▶ **SOURCE MATERIAL**
— start —

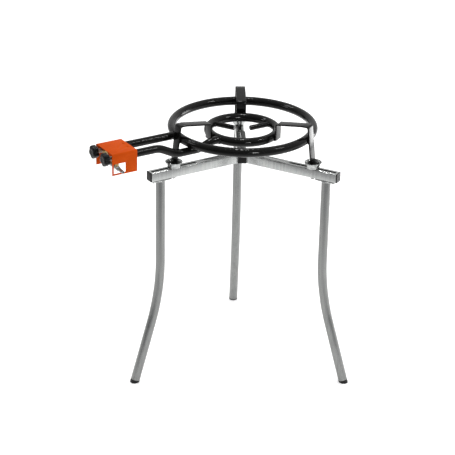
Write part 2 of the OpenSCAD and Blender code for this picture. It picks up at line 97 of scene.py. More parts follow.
# where the pan supports' strips start, in the cups
STRIP_ANGLE = math.radians(STRIP_LEAN)
STRIP_GAP = RING_TUBE_R + STRIP_T / 2
STRIP_Z = CUP_Z + CUP_WALL + CUP_HEAD_H + GAP + STRIP_T / 2 * math.sin(STRIP_ANGLE)
STRIP_R = (OUTER_R + STRIP_GAP * math.cos(STRIP_ANGLE)
           + (RING_Z + STRIP_GAP * math.sin(STRIP_ANGLE) - STRIP_Z) * math.tan(STRIP_ANGLE))
SPOKES = {"feed": 180, "back": 60, "right": 300}
SIDES = {"outer": 1, "inner": -1}

MM = 0.001
TO_METRES = Matrix.Scale(MM, 4)
TURN = math.tau


def deg(a):
    return math.radians(a)


def move(x=0, y=0, z=0):
    return Matrix.Translation((x, y, z))


def turn(angle, axis):
    return Matrix.Rotation(deg(angle), 4, axis)


def at_burner():
    return TO_METRES @ move(BURNER_X)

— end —

▶ **DIRECTIVE**
Give every line of the material again, exactly as it reads.

▶ **SOLVED EXERCISE**
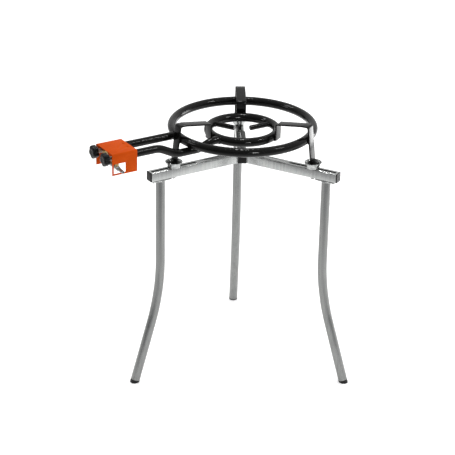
Write part 2 of the OpenSCAD and Blender code for this picture. It picks up at line 97 of scene.py. More parts follow.
# where the pan supports' strips start, in the cups
STRIP_ANGLE = math.radians(STRIP_LEAN)
STRIP_GAP = RING_TUBE_R + STRIP_T / 2
STRIP_Z = CUP_Z + CUP_WALL + CUP_HEAD_H + GAP + STRIP_T / 2 * math.sin(STRIP_ANGLE)
STRIP_R = (OUTER_R + STRIP_GAP * math.cos(STRIP_ANGLE)
           + (RING_Z + STRIP_GAP * math.sin(STRIP_ANGLE) - STRIP_Z) * math.tan(STRIP_ANGLE))
SPOKES = {"feed": 180, "back": 60, "right": 300}
SIDES = {"outer": 1, "inner": -1}

MM = 0.001
TO_METRES = Matrix.Scale(MM, 4)
TURN = math.tau


def deg(a):
    return math.radians(a)


def move(x=0, y=0, z=0):
    return Matrix.Translation((x, y, z))


def turn(angle, axis):
    return Matrix.Rotation(deg(angle), 4, axis)


def at_burner():
    return TO_METRES @ move(BURNER_X)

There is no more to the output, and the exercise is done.